Desde 2000, quando a Unicamp começou a divulgar seus matriculados por cor ou raça, o número de pessoas índigenas que ingressou pelo vestibular nunca passou de 17 (2005). A menor taxa foi registrada em 2007, quando só 4 indígenas ingressaram na instituição. Em 2018, foram 7 de um universo de 3.327, ou seja, 0,2% dos calouros. Veja no gráfico 1 abaixo:

No Brasil, no entanto, a população indígena corresponde a 0,43% do total segundo o censo de 2010 do IBGE [veja o gráfico 2 abaixo]. Ou seja, para um ingresso que atenda a esta proporção, em 2018, por exemplo, o número de indígenas matriculados na Unicamp deveria ser o dobro do registrado.

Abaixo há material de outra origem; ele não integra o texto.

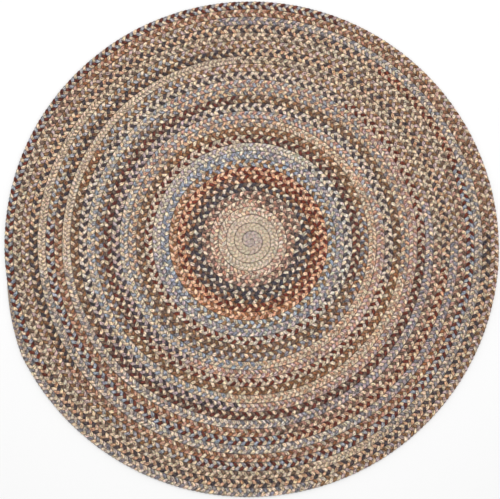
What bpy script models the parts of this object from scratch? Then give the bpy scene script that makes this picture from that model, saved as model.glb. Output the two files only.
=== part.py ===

Além dos indígenas, a proporção da população também não é representada entre os ingressantes negros e pardos [veja o gráfico 3 abaixo e compare com o anterior]. É para atender também a esta demanda, que a Unicamp, além do vestibular indígena, também aprovou política de cotas para autodeclarados pretos e pardos.

Generosidade? Não é bem assim

Apesar de os números exporem uma falha matemática de representatividade étnica nos bancos da universidade, o coordenador executivo da Comvest, José Alves Freitas Neto, explica que a medida de ir tão longe em busca desses estudantes não se trata de generosidade da instituição. Segundo ele, há também um interesse declarado por trás desta medida.

“Nós estamos levando esse vestibuar para buscar esses estudantes, mas a universidade também quer aprender com eles. Tem toda questão das pautas de sustentabilidade, que eles podem nos ensinar muitas coisas; na área de farmácia, na área de exploração desses saberes ancestrais, que sem eles, nós não conseguimos ter acesso”.

“Dá pra gente inverter a perspectiva: ‘Ah, a universidade é generosa em relação a trazer os indígenas.’. Não! A universidade tem interesses bem diretos”, afirma Neto.

Ele explica que o número de vagas reservadas para indígenas seguiu mais esta lógica de construir uma comunidade indígena “visível” na universidade e respeitando o mínimo de duas vagas por curso para que os ingressantes tenham por perto ao menos uma pessoa com códigos culturais e perspectivas de mundo que se aproximam.